Of course, three days later, they’re gone, and they don’t come back. Maybe they even left you a few choice presents in your comments — did you check? 

I’ve come to believe that pageviews is a poor way to judge the value of a blog post, but how I wanted to value them wasn’t really obvious to me.  What is the value of a blog post?

Well, now that I’ve trashed pageviews, I need to talk about them a bit.  Over the last year, readership of this blog has been growing, slowly but consistently — and for that, I say thank you! Pageviews are up about 130% since January, and up a massive 275% compared to this time last year. Visits are up 350%, unique visitors are up over 500% — which implies that pages per visits has dropped, which it has, down from about 1.5 pages to 1.25 pages per visit. 
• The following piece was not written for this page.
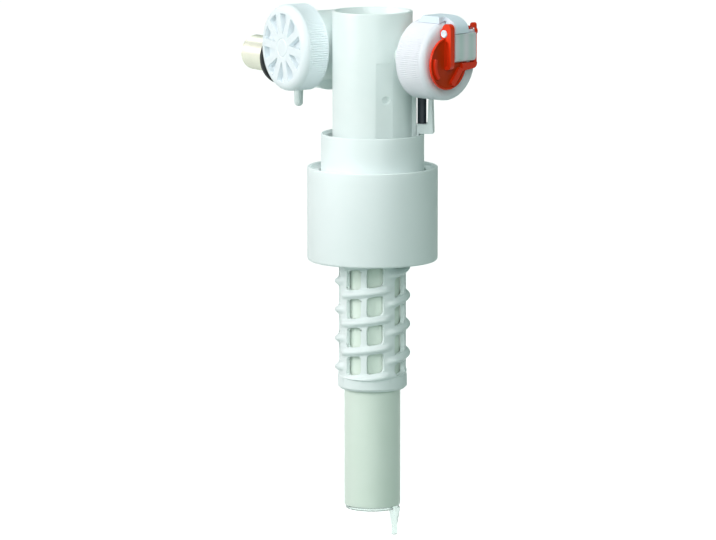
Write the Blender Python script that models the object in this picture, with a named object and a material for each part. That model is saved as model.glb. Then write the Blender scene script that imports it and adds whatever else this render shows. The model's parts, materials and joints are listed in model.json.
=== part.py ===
"""Side-inlet fill valve of a toilet cistern, modelled as the separate pieces that it is made of.

The valve is laid out round its upright column: heights are measured from the end of the outlet
tube and angles from the strainer's side, seen from above. At the end everything hangs under one
empty, which puts the origin where the inlet's axis meets the cistern wall.
Units are metres. Z is up, the inlet shank points along +Y and the strainer cap faces -X.
"""

import math

import bmesh
import bpy
from mathutils import Matrix, Vector

MM = 0.001
UP = Vector((0.0, 0.0, 1.0))
FULL_TURN = 2.0 * math.pi

# Gap between pieces that touch or slide on each other
GAP = 0.3 * MM
# How far a cutter reaches past the face that it cuts
PAST = 2.0 * MM
# Facets round a large, a middling and a small round piece
ROUND = 36
MIDDLE_ROUND = 24
SMALL_ROUND = 14
# Facets in the hood's rounded brow
BROW_STEPS = 5

# Column tube
COLUMN_RADIUS = 18.5 * MM
COLUMN_WALL = 1.6 * MM
COLUMN_TOP = 230.7 * MM
COLUMN_SHOULDER = 160.5 * MM
COLUMN_TAPER = 5.5 * MM
RIM_CHAMFER = 0.5 * MM
STRIP_WIDTH = 8.0 * MM
STRIP_TOP = 208.0 * MM
STRIP_DEPTH = 0.3 * MM
STRIP_ANGLE = math.radians(255.0)
DIMPLE_RADIUS = 1.6 * MM
DIMPLE_HEIGHT = 191.0 * MM
DIMPLE_ASIDE = 0.8 * MM
DIMPLE_DEPTH = 0.5 * MM

# Outlet tube and the socket that holds it
OUTLET_RADIUS = 13.0 * MM
OUTLET_WALL = 1.4 * MM
SOCKET_WALL = 2.7 * MM
SOCKET_BOTTOM = 143.0 * MM
SOCKET_DEPTH = 13.3 * MM
SEAL_THICKNESS = 1.0 * MM
SEAL_WIDTH = 1.8 * MM
SOCKET_SEAL_HEIGHT = 3.3 * MM

# Drip nozzle and straightener in the end of the outlet tube
NOZZLE_RING_WALL = 1.2 * MM
NOZZLE_RING_HEIGHT = 12.0 * MM
NOZZLE_FLANGE = 1.2 * MM
NOZZLE_BLADE = 1.0 * MM
NOZZLE_TOP_RADIUS = 2.7 * MM
NOZZLE_TIP_RADIUS = 1.3 * MM
NOZZLE_CONE_END = -9.6 * MM
NOZZLE_TIP_END = -13.9 * MM
NOZZLE_OFFSET = 10.9 * MM
NOZZLE_ANGLE = math.radians(308.0)

# Strainer chamber behind the column, places along its axis from behind the column's axis
STRAINER_HEIGHT = 212.3 * MM
STRAINER_OFFSET = 30.5 * MM
CHAMBER_RADIUS = 16.3 * MM
CHAMBER_WALL = 4.8 * MM
CHAMBER_BACK = -2.0 * MM
CHAMBER_FLOOR = 0.6 * MM
CHAMBER_END = 25.4 * MM
PLENUM_RADIUS = 8.0 * MM
PLENUM_WALL = 3.0 * MM
PLENUM_BACK = -14.0 * MM
BASKET_WALL = 0.9 * MM
BASKET_PLAY = 1.2 * MM
BASKET_SLOTS = 8
BASKET_SLOT_WIDTH = 4.4 * MM
BASKET_RIB = 2.6 * MM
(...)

But overall, the site is now seeing around 10,000-12,000 pageviews a month. A few pages have been blessed by the google beast for a few fun and interesting search phrases, and that’s helped drive consistent traffic for the last six or seven months.

That’s why the Amazon affiliate and Borrowlenses ads showed up about three months ago, because I wanted to experiment to see if the combination of those ads and that traffic might generate a little revenue, and if so, whether it would be worth tossing that page real estate at them for the return. the short answer is yes; with two months of data, the blog is now paying for itself, plus maybe a couple of cups of coffee. The number of complaints I got for adding ads to the site were, well, zero.

So all in all, the experiment is a success. I have zero interest in turning the web site into something that looks like a low-end neon brothel, so don’t expect to see pages festooned with a dozen ads for things like mortgage refinances and weight loss miracles. Not interested in prostituting my content for the sake of a few pennies. I won’t offend your eyeballs like that. 

An interesting shift over the last year is that 70% of my pageviews are now photography related, with an emphasis towards the geekier side of things — tools and workflow. That doesn’t surprise me, and I think that’s an area where I do bring some real value to a conversation, so it’s safe to assume that’ll continue. Having said that, I have no intention of turning this into a photo-only blog. It’s still going to be “stuff I’m interested in”, of which photography’s only one aspect. 

But even that’s not really correct. I’ve been thinking long and hard about not just posting to the blog, but adding value to the universal conversation we have here online. It’s easy to open a vein and type something out and post it, but those kind of articles are quickly forgotten. I’m more interested in posting less frequently, but posting a higher quality and more interesting set of messages. 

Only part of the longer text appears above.